I think nottorp was being a bit sarcastic. I think the point was, if Pascal, which some in the C/C++ world regard as a "toy" language, had this in 1987, maybe we can actually think about having it in "real" languages in 2025.

[znpy]

my bad, i might have missed the sarcasm then :)

[GoblinSlayer]

I heard algol had bounds checking somewhere in 60s as an implementation feature. Reportedly customers liked it a lot that the programs don't produce wrong results faster.

[nottorp]

Pascal being derived from Algol, it makes a lot of sense.

[leecommamichael]

Yeah, I’m wondering what this even means. I’m assuming they’ll have to define “memory safety” which is already quite the task. Memory safe in what context? On what sort of machine? What sort of OS?

[crabbone]

> On what sort of machine? What sort of OS?

Just sharing an anecdote: recently, I had to create Linux images for x86 on ARM machine using QEMU. During this process, I discovered that, for example, creation of initrd fails because of memory page size (some code makes assumption about page size and calculates the memory location to access instead of using system interface to discover that location). There's a similar problem when using "locate" utility. Probably a bunch more programs that have been successfully used millions, well, probably trillions times. This manifests itself in QEMU segfaulting when trying to perform these operations.

But, to answer the question: I think, one way to define memory safety is to ensure that the language doesn't have the ability to do I/O to a memory address not obtained through system interface. Not sure if this is too much to ask. Feels like for application development purposes this should be OK, and for system development this obviously will not work (someone has to create the system interface that supplies valid memory addresses).

[pjc50]

I think the usual context just requires language soundness; it doesn't depend on having an MMU or anything like that. In particular, protection against:

- out-of-bounds on array read/write

- stack corruption such as overwriting the return address

It doesn't directly say "you can't use C", but achieving this level of soundness in C is quite hard (see sel4 and its Coq proof).

[chillingeffect]

Everyone picks on C, but we have a standard for this. We've been following it for decades in regulated industries. If people take the time, it can be perfectly safe.
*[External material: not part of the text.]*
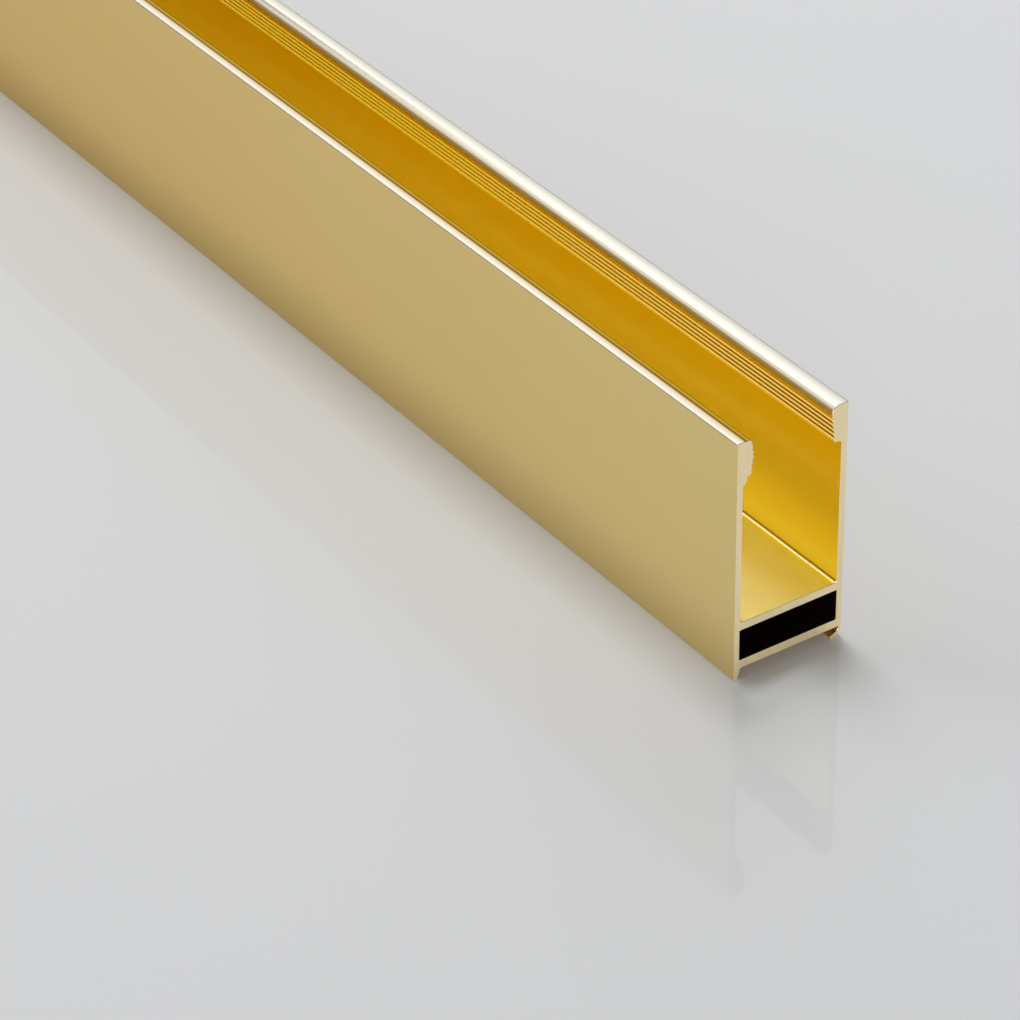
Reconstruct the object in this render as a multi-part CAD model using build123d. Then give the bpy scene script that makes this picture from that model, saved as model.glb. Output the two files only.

It requires thinking of a computer as a precision machine, rather than a semantic "do what i'm thinking" box.

[timw4mail]

The problem is that people are really bad at that kind of precision.

[AnimalMuppet]

Maybe I lack vision in such matters, but: how would you corrupt the stack without an out-of-bounds write?

But there's another aspect that I think you missed: use after free.

As you say, achieving this level of soundness with C is hard. Proving it is much harder. (Except, how do you know you've achieved it if you don't prove it?)

[GoblinSlayer]

I suspect seL4 could be proven correct only because it uses simple lifetime patterns.

[milesrout]

Yet that is not what memory safety means. A program being memory safe or not depends on its actual behaviour not what you can prove about that behaviour. There are plenty of safe C programs and plenty of unsafe ones. Proving something is safe doesnt make it safe.

Also these properties are a very small subset of general correctness. Who cares if you write a "safe" program if it computes the wrong answer?

[pjc50]

> Proving something is safe doesnt make it safe.

Err .. that is actually the point of the proof. Can you give an example of something with a Coq-type safety proof that has a memory safety bug in it?

[baq]

Not OP but you can in theory add cosmic rays, rowhammer attacks and brownout/undervolt glitching into the mix. Kinda stretching it but sometimes you have to think about these.

[milesrout]

Reread my comment. You are confusing proof and fact.